Debugging & Pipeline Recovery Workflows

Fuzzy matching introduces probabilistic outcomes into deterministic pipelines. To maintain operational integrity, implement the following recovery and debugging protocols:

  • DLQ Triage Routing: Records failing both exact and fuzzy passes must route to a structured DLQ with full context: original payload, normalized keys, similarity scores, and tolerance deltas. Tag each DLQ entry with failure_reason (NO_SIMILARITY, PRICE_TOLERANCE_EXCEEDED, SKU_MISMATCH) to enable root-cause analytics.
  • Threshold Drift Monitoring: Track daily match-type distribution. If FUZZY_VALIDATED exceeds 25% of total volume, the underlying data quality has degraded. Trigger an alert to procurement master data management rather than lowering the similarity threshold.
  • Audit Trail Enforcement: Every fuzzy match must log match_id, similarity_score, validation_timestamp, and operator_id (if manually overridden).

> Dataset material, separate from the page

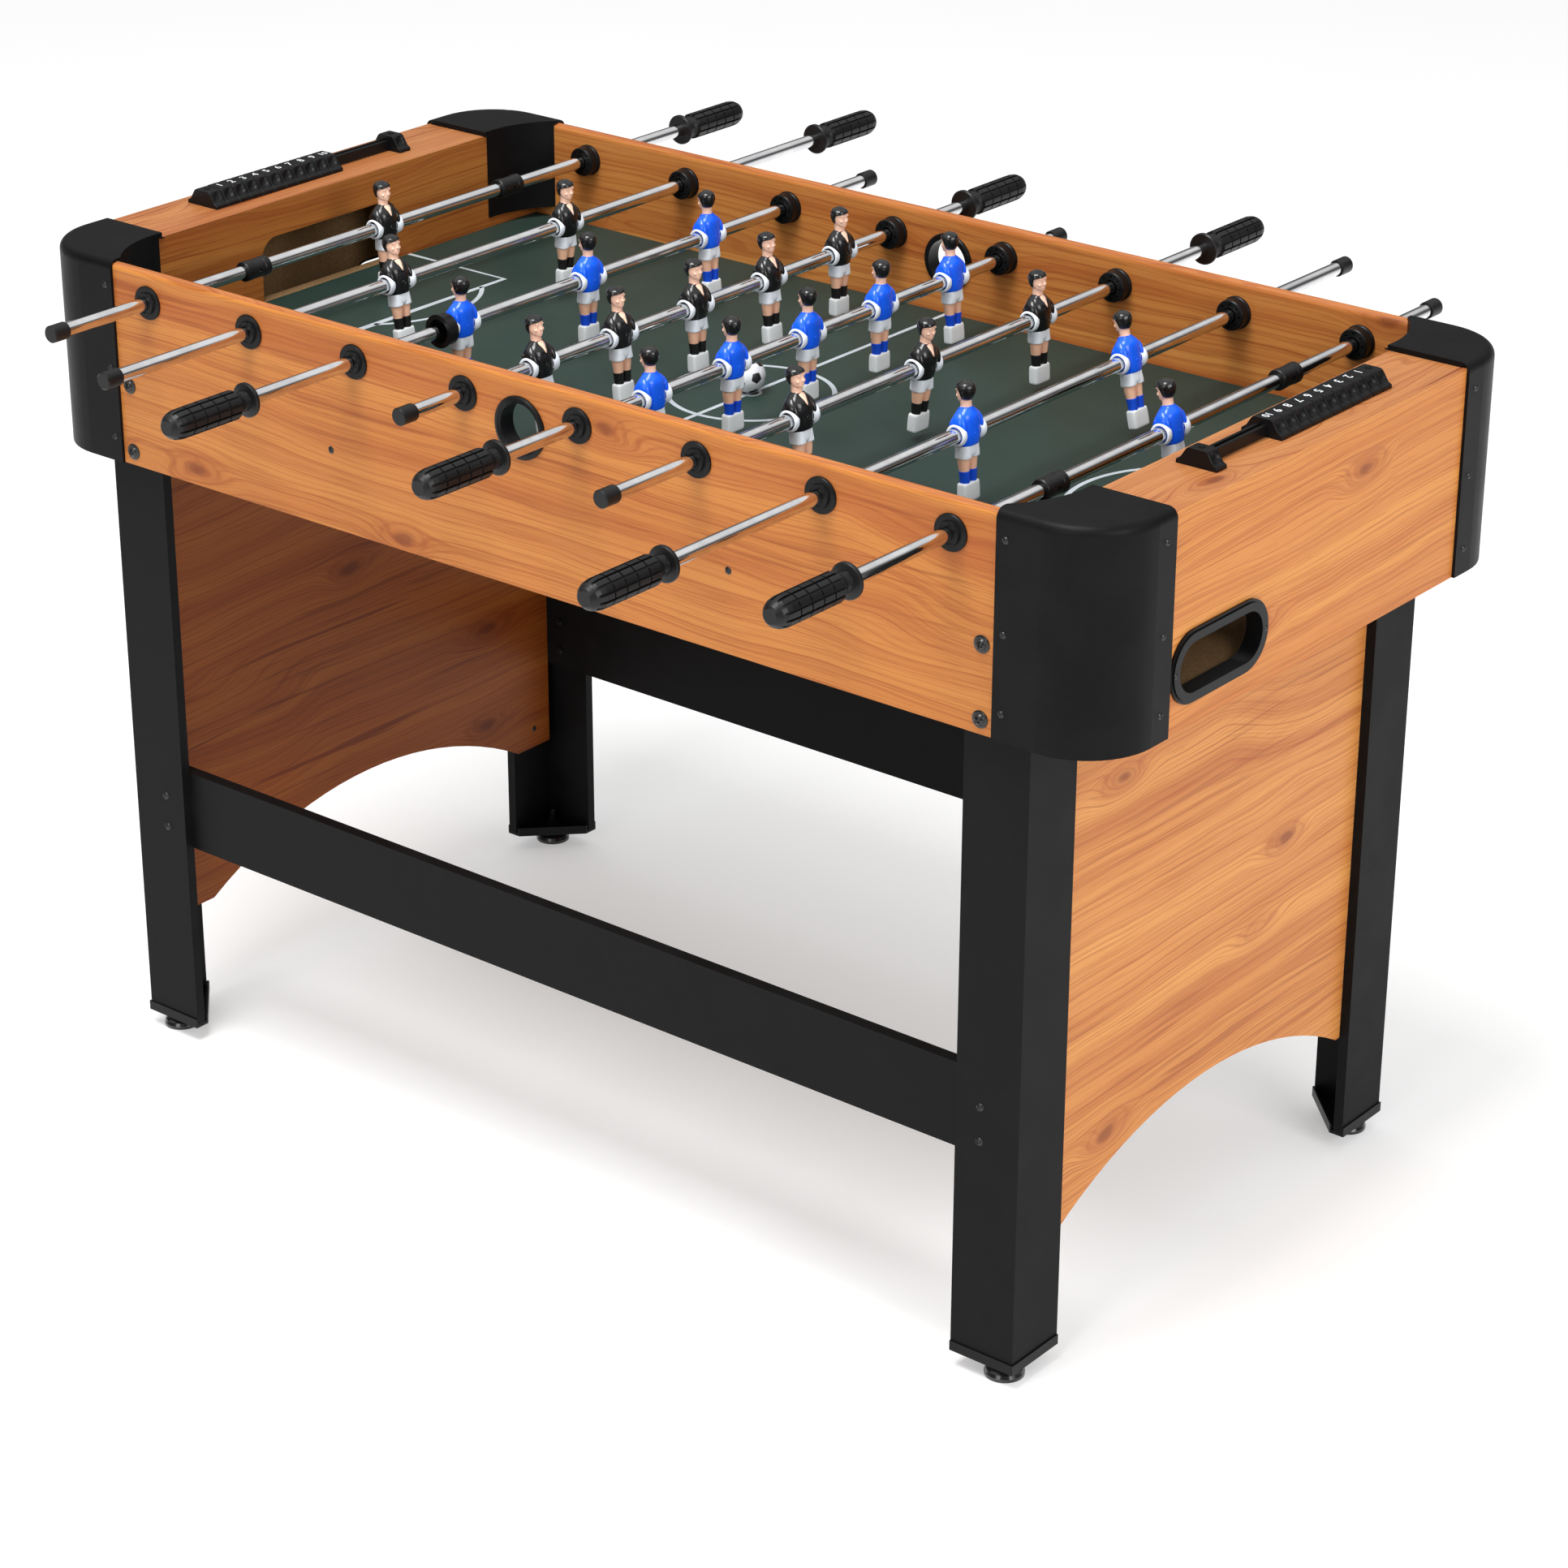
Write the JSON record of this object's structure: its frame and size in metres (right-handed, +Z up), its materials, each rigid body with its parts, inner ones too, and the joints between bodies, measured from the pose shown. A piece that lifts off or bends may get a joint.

Store these logs in an immutable ledger or append-only table to satisfy SOX and internal audit requirements.
  • Precision Financial Handling: Avoid floating-point arithmetic for tolerance validation. Use fixed-point decimal types to prevent rounding artifacts from generating false tolerance breaches. Refer to the Python decimal Module Documentation for implementation standards in financial reconciliation contexts.

Deploy fuzzy matching as a controlled fallback, not a primary strategy. When configured with strict similarity floors, hard tolerance boundaries, and deterministic routing, it transforms reconciliation drop-offs from systemic failures into manageable exceptions.